A Commitment to be a Net User of Waste
We are committed to being a Net User of Waste, taking in more waste than we output for disposal. This is not a magic formula, it’s an absolute commitment to make great products, while using more waste than we dispose. To reach this goal, we claim waste from other manufacturers and landfill diversion initiatives.
We then increase the amount of recycled materials in our products – particularly post-consumer waste – by investing in new technology, developing product designs that can incorporate recycled content and building infrastructure to capture and recycle post-consumer waste.

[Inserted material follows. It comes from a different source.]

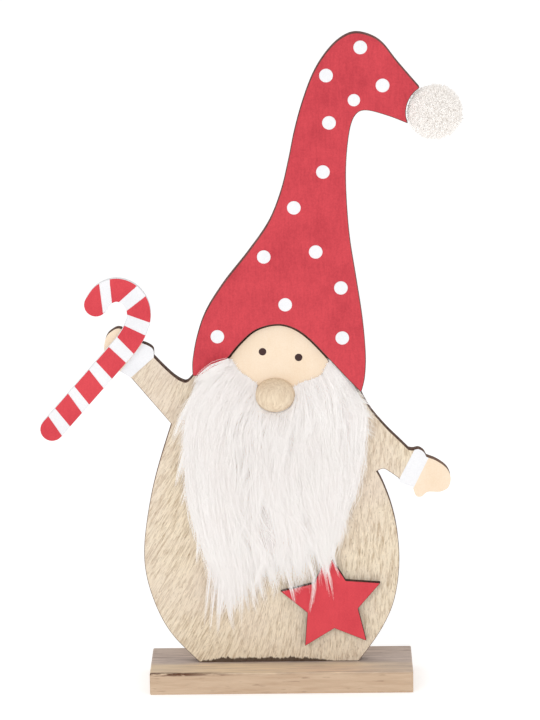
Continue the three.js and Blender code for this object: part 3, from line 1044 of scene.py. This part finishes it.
def edgeRoutes():
    # wisps that leave both sides of the beard, one under the other
    dice = random.Random(beard["seed"] + 1)
    columns = [measuredLine(line, 8) for line in beard["flow"]]
    routes = []
    for i in range(beard["edgeWisps"]):
        down = 0.1 + 0.76 * (i + dice.random()) / beard["edgeWisps"]
        for inner, middle, outer in ((0.13, 0.01, -0.1), (0.89, 0.995, 1.08)):
            reach = dice.uniform(0.7, 1.25)
            spots = [(inner, down), (middle, down + 0.08 * reach), (outer, down + 0.17 * reach)]
            routes.append([tuple(flowPlace(columns, u, min(v, 1.04))) for u, v in spots])
    return routes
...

We also decrease the amount of waste that we produce, continually improving our product formulations and practices to produce flooring as cleanly and efficiently as possible.
Drywall to Flooring
When we learned about the massive amounts of drywall choking landfills, we redesigned our Premium Tile to incorporate pulverized gypsum which is claimed from regional construction sites. We are the only flooring manufacturer incorporating drywall into flooring.
Sample return is simple reuse
A simple action can add up to big impact. We offer a postage-paid return label for every commercial product sample that we ship. So when you are finished with your project, rather than throwing it into the dumpster, drop that sample in the mail. We will send it on to the next user; and at the end of its useful life, we donate samples to local charities, churches, schools and civic groups.
Dematerialization of packaging
We reuse twelve foot cardboard core tubes from our New Jersey facilities for our operation in Georgia where they are cut in half and used as shipping cores for carpet, then eventually recycled. And when shipping tiles and other product, we have reduced packaging to ship our carpet and hard surface products through using shrinkwrap – using 90% less materials by weight.